(Stored items from a collection)
----------------
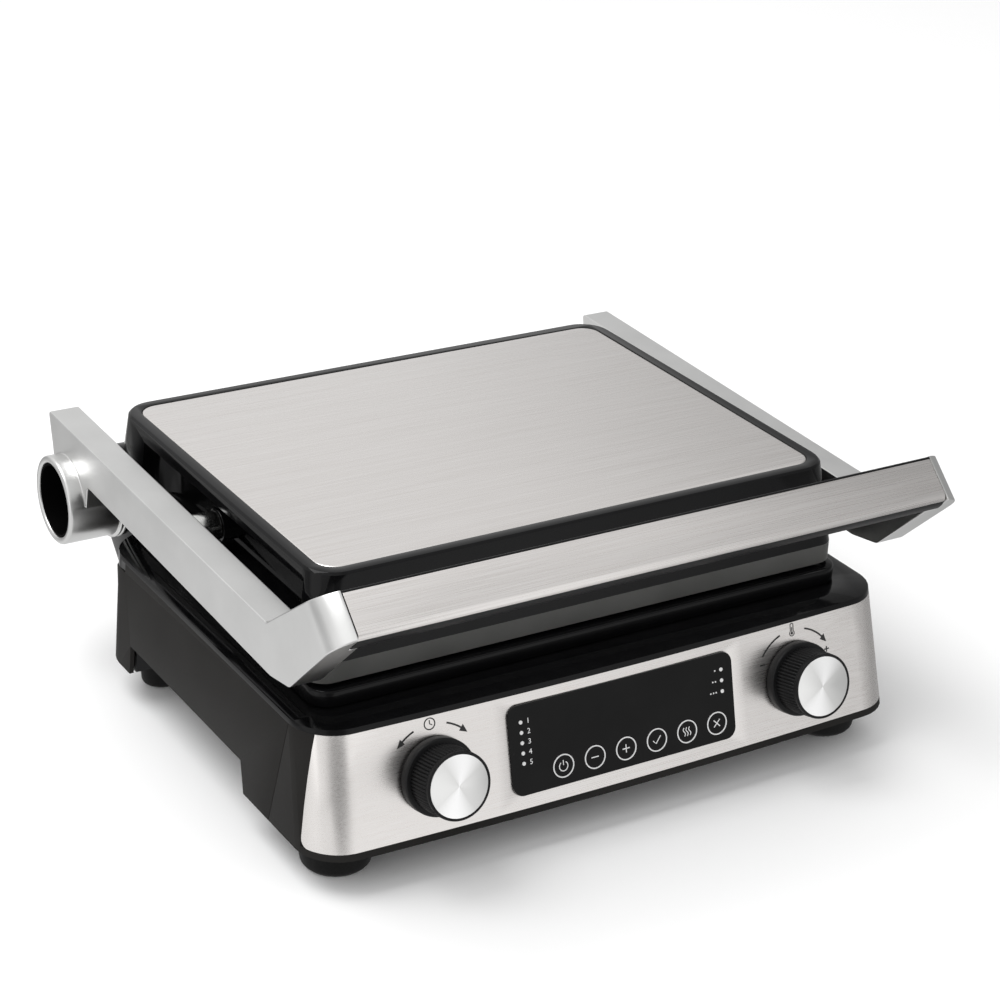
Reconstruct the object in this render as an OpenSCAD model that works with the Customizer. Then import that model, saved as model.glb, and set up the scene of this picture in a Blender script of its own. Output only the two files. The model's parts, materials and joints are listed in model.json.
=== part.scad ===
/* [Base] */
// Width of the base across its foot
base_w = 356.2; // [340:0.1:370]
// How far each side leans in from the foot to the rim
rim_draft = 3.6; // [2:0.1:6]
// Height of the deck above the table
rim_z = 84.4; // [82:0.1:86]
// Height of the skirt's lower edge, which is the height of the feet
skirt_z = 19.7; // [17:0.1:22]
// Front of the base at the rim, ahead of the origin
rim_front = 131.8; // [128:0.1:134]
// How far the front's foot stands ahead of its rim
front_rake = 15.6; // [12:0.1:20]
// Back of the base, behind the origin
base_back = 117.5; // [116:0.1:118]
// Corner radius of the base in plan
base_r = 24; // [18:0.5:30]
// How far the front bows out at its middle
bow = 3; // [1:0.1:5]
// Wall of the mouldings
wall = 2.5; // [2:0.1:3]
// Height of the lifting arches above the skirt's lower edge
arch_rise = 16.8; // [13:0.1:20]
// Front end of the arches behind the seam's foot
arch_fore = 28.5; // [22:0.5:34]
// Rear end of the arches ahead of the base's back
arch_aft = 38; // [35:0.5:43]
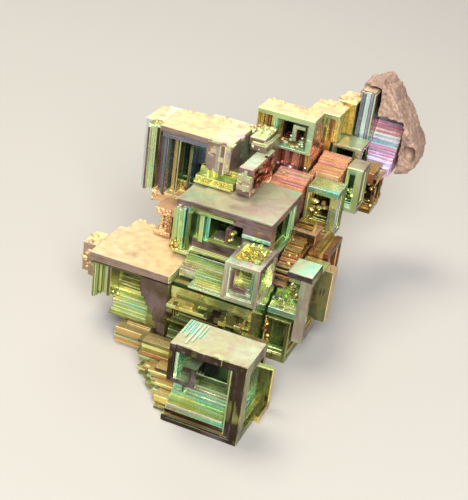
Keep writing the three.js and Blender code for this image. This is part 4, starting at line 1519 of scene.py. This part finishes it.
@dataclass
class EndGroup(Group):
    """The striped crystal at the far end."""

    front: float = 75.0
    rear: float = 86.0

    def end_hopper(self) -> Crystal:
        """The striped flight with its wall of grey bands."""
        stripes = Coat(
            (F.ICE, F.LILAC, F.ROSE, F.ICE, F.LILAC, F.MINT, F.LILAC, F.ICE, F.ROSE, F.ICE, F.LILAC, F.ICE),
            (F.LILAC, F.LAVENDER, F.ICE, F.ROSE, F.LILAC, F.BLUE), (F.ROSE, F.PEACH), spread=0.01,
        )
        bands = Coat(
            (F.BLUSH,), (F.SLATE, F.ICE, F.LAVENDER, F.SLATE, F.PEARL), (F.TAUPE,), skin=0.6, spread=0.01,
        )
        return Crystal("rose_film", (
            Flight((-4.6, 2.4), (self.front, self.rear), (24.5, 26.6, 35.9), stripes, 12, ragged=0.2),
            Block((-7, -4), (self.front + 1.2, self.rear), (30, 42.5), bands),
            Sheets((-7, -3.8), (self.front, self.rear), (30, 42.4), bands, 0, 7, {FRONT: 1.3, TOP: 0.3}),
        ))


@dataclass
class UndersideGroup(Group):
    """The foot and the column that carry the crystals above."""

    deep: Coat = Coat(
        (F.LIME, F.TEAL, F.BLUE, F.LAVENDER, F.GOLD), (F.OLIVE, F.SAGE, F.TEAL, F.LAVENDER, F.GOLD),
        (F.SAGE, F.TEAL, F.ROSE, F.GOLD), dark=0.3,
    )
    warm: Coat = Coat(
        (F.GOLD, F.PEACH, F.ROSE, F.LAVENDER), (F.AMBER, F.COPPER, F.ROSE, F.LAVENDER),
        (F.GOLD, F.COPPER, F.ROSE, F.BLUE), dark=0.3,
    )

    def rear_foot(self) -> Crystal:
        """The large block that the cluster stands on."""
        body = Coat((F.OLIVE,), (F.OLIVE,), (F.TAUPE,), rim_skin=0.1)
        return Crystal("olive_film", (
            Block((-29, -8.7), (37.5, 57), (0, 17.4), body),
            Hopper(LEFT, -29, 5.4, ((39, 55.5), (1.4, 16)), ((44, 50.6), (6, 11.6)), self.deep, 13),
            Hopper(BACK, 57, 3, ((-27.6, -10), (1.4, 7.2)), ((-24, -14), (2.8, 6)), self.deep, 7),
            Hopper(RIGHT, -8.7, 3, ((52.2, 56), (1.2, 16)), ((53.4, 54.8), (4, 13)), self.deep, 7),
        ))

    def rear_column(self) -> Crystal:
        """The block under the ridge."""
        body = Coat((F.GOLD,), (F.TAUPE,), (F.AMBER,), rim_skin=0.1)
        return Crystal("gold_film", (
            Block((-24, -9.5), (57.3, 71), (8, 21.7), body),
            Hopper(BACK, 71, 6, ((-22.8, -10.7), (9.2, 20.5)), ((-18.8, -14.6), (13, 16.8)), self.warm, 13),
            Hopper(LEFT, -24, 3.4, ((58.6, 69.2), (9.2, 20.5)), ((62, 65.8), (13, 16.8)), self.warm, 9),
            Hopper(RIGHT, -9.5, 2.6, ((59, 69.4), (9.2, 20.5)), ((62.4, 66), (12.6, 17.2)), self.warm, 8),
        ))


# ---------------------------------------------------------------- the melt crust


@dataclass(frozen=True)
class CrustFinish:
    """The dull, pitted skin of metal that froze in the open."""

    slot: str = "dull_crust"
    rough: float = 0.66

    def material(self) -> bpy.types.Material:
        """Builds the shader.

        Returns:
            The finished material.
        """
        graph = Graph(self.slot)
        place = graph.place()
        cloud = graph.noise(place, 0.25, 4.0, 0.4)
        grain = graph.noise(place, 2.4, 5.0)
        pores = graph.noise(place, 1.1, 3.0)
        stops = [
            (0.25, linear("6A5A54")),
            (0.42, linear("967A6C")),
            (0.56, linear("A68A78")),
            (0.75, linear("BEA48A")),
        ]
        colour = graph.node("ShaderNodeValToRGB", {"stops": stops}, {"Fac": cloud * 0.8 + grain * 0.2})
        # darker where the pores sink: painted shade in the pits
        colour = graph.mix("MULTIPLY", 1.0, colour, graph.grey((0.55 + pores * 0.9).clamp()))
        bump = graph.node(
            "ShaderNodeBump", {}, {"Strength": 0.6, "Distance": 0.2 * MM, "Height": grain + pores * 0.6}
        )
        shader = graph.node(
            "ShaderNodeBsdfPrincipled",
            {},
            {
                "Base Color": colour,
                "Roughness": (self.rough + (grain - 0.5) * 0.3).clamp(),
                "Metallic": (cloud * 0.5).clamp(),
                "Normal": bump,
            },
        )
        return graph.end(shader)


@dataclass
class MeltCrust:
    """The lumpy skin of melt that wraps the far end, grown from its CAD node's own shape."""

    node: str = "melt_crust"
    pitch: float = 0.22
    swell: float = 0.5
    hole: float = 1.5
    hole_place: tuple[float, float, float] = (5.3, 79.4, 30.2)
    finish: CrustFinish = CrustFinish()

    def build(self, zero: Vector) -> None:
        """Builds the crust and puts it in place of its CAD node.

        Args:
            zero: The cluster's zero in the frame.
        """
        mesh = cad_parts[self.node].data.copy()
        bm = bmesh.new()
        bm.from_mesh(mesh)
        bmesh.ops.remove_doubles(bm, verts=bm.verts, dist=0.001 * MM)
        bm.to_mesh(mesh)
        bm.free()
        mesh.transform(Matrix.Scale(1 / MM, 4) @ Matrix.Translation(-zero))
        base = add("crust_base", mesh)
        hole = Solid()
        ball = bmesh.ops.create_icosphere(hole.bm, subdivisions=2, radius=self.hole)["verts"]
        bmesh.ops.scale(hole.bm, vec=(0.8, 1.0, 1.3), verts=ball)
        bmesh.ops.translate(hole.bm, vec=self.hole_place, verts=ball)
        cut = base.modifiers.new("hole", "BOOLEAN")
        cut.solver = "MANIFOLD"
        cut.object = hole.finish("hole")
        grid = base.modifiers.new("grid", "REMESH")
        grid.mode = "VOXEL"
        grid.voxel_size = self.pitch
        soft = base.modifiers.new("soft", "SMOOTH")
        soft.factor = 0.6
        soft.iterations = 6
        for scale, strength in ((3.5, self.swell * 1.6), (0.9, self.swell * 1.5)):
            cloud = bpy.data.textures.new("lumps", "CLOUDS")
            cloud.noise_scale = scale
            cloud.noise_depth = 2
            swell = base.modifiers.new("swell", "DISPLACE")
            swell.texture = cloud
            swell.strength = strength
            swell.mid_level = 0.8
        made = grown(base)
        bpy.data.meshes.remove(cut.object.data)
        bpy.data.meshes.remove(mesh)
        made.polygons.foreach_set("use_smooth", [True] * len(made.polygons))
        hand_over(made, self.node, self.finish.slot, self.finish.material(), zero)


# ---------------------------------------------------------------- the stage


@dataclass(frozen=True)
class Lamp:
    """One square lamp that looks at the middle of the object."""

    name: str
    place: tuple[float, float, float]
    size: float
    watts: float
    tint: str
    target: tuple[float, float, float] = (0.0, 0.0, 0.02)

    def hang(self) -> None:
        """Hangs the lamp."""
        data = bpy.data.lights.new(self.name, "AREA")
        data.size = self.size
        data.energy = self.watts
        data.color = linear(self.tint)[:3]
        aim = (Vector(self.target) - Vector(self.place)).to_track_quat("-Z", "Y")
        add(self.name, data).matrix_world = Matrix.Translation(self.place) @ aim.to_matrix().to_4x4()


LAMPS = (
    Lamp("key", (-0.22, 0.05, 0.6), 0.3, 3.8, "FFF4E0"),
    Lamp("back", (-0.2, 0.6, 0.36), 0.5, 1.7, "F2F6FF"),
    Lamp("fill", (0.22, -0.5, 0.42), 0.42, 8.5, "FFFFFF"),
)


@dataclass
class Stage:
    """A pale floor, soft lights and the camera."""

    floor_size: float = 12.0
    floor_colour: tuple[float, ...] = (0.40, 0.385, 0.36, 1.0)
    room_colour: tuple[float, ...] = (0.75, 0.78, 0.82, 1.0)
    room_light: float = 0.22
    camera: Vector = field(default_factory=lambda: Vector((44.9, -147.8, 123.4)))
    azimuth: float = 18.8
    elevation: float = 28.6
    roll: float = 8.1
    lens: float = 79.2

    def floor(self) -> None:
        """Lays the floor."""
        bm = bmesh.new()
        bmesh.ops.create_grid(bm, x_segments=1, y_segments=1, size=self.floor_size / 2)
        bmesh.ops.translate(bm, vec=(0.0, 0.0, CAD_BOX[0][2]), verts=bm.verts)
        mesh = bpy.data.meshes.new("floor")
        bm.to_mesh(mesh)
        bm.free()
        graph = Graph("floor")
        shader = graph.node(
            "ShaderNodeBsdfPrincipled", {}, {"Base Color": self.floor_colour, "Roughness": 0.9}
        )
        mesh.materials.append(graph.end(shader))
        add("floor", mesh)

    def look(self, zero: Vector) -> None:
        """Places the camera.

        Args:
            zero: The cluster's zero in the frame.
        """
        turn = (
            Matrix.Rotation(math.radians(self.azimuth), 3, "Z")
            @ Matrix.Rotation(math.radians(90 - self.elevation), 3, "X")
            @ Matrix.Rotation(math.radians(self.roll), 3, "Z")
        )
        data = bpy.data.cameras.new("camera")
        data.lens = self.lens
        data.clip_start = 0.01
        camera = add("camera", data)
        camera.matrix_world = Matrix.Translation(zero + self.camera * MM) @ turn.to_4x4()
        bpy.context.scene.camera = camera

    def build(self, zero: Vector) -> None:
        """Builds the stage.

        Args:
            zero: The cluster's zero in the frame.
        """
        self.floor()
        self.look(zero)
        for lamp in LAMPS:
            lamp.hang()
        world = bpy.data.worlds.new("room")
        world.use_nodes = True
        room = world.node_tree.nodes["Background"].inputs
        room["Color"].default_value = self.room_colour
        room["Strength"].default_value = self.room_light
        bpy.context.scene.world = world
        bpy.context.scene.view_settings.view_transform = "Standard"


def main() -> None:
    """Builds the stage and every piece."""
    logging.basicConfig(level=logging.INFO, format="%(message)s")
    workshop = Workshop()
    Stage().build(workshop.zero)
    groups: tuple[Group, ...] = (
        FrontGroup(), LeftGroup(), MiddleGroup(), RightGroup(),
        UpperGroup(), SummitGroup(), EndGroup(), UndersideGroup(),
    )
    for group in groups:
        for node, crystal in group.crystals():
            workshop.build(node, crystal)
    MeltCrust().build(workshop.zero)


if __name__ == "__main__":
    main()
----------------
*PROBLEM TO SOLVE*:
Take exactly the lines from the one containing "Keep writing the" through the one containing "rear: float = 86.0" in the data above, and output them with nothing added.

*THE ANSWER*:
Keep writing the three.js and Blender code for this image. This is part 4, starting at line 1519 of scene.py. This part finishes it.
@dataclass
class EndGroup(Group):
    """The striped crystal at the far end."""

    front: float = 75.0
    rear: float = 86.0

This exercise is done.